Should I use Java's String.format() if performance is important?

JavaStringPerformanceString FormattingMicro Optimization

Java Problem Overview


We have to build Strings all the time for log output and so on. Over the JDK versions we have learned when to use StringBuffer (many appends, thread safe) and StringBuilder (many appends, non-thread-safe).

What's the advice on using String.format()? Is it efficient, or are we forced to stick with concatenation for one-liners where performance is important?

e.g. ugly old style,

String s = "What do you get if you multiply " + varSix + " by " + varNine + "?";

vs. tidy new style (String.format, which is possibly slower),

String s = String.format("What do you get if you multiply %d by %d?", varSix, varNine);

Note: my specific use case is the hundreds of 'one-liner' log strings throughout my code. They don't involve a loop, so StringBuilder is too heavyweight. I'm interested in String.format() specifically.

Java Solutions


Solution 1 - Java

I took hhafez code and added a memory test:

private static void test() {
    Runtime runtime = Runtime.getRuntime();
    long memory;
    ...
    memory = runtime.freeMemory();
    // for loop code
    memory = memory-runtime.freeMemory();

I run this separately for each approach, the '+' operator, String.format and StringBuilder (calling toString()), so the memory used will not be affected by other approaches. I added more concatenations, making the string as "Blah" + i + "Blah"+ i +"Blah" + i + "Blah".

The result are as follow (average of 5 runs each):
Approach       Time(ms)  Memory allocated (long)
'+' operator     747           320,504
String.format  16484       373,312
StringBuilder  769           57,344

We can see that String '+' and StringBuilder are practically identical time-wise, but StringBuilder is much more efficient in memory use.
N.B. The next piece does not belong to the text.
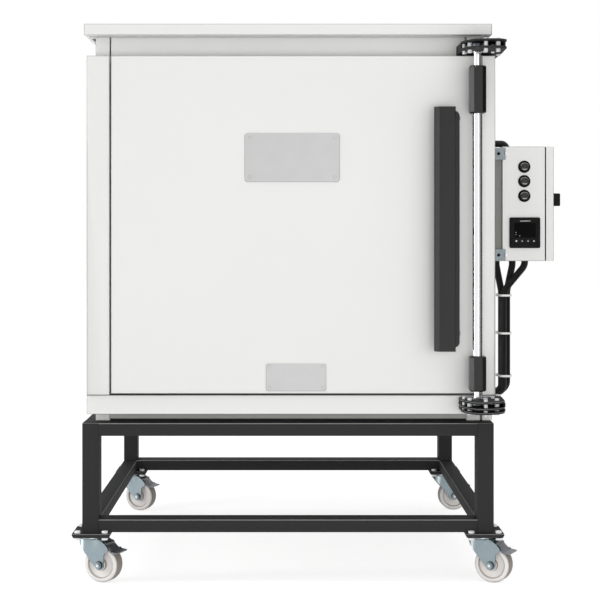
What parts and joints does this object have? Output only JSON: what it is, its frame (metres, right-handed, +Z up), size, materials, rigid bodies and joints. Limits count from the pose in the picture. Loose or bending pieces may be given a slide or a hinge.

This is very important when we have many log calls (or any other statements involving strings) in a time interval short enough so the Garbage Collector won't get to clean the many string instances resulting of the '+' operator.

And a note, BTW, don't forget to check the logging level before constructing the message.

Conclusions:

  1. I'll keep on using StringBuilder.
  2. I have too much time or too little life.

Solution 2 - Java

I wrote a small class to test which has the better performance of the two and + comes ahead of format. by a factor of 5 to 6. Try it your self

import java.io.*;
import java.util.Date;

public class StringTest{

    public static void main( String[] args ){
	int i = 0;
	long prev_time = System.currentTimeMillis();
	long time;

	for( i = 0; i< 100000; i++){
	    String s = "Blah" + i + "Blah";
	}
	time = System.currentTimeMillis() - prev_time;

	System.out.println("Time after for loop " + time);
	
	prev_time = System.currentTimeMillis();
	for( i = 0; i<100000; i++){
	    String s = String.format("Blah %d Blah", i);
	}
	time = System.currentTimeMillis() - prev_time;
	System.out.println("Time after for loop " + time);
	
    }
}

Running the above for different N shows that both behave linearly, but String.format is 5-30 times slower.

The reason is that in the current implementation String.format first parses the input with regular expressions and then fills in the parameters. Concatenation with plus, on the other hand, gets optimized by javac (not by the JIT) and uses StringBuilder.append directly.

Runtime comparison

Solution 3 - Java

All the benchmarks presented here have some flaws, thus results are not reliable.

I was surprised that nobody used JMH for benchmarking, so I did.

Results:

Benchmark             Mode  Cnt     Score     Error  Units
MyBenchmark.testOld  thrpt   20  9645.834 ± 238.165  ops/s  // using +
MyBenchmark.testNew  thrpt   20   429.898 ±  10.551  ops/s  // using String.format

Units are operations per second, the more the better. Benchmark source code. OpenJDK IcedTea 2.5.4 Java Virtual Machine was used.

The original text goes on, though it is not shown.